The Impossible Lives Of Greta Wells by Andrew Sean Greer (Faber, £7.99)
The Impossible Lives Of Greta Wells by Andrew Sean Greer (Faber, £7.99)
As a fan of Greer's intelligent and thoughtful exploration of women's inner lives, especially compelling in this time-shifting tale where Greta Wells has the chance to live in the New York of three different eras after her brother dies and her partner leaves her, I would prefer a cover that does justice to this serious novel about love and loss.
Bad Feminist: Essays by Roxane Gay (Corsair, £12.99)

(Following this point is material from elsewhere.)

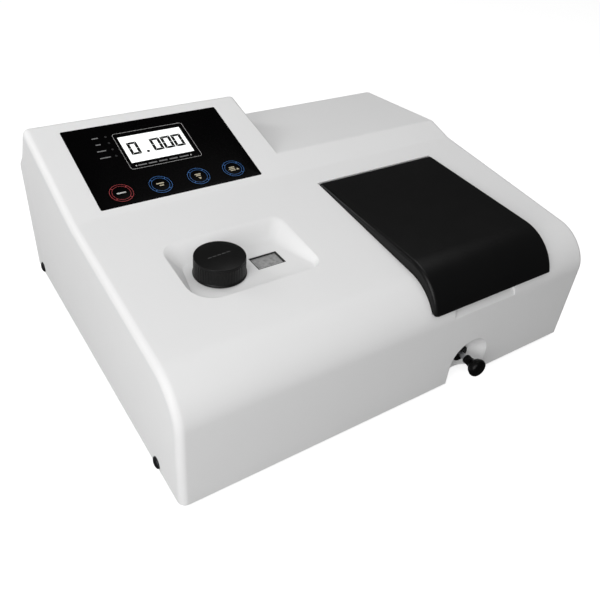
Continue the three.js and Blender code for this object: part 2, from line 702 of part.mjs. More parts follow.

Like Caitlin Moran's hugely popular How To Be A Woman, Gay's work is personal, her essays focusing on first-hand experience, from racism to the language of sexual violence. What differentiates her from Moran, though, is a very welcome and more overtly political emphasis, making her work simultaneously smart and something to identify with.
Enon by Paul Harding (Windmill, £8.99)
Pulitzer Prize-winning Harding goes gently yet deeply into those areas where most of us do not want to go in this unputdownable second novel about the death of a child. Like Marilynne Robinson, he continues with the quiet tale of an unassuming family, the one from his debut, Tinkers, and like her, makes us know them as if they were our own.
Rose Kennedy: The Life And Times Of A Political Matriarch by Barbara A Perry (Norton, £9.99)
It's hard to think of a more elusive yet possibly more influential female figure in 20th-century American politics than Rose Kennedy, mother of John and Bobby. Perry's biography highlights the extent of her own political electioneering, which is far greater than one might have imagined, and her formidable fondness for her children. Hugely compelling.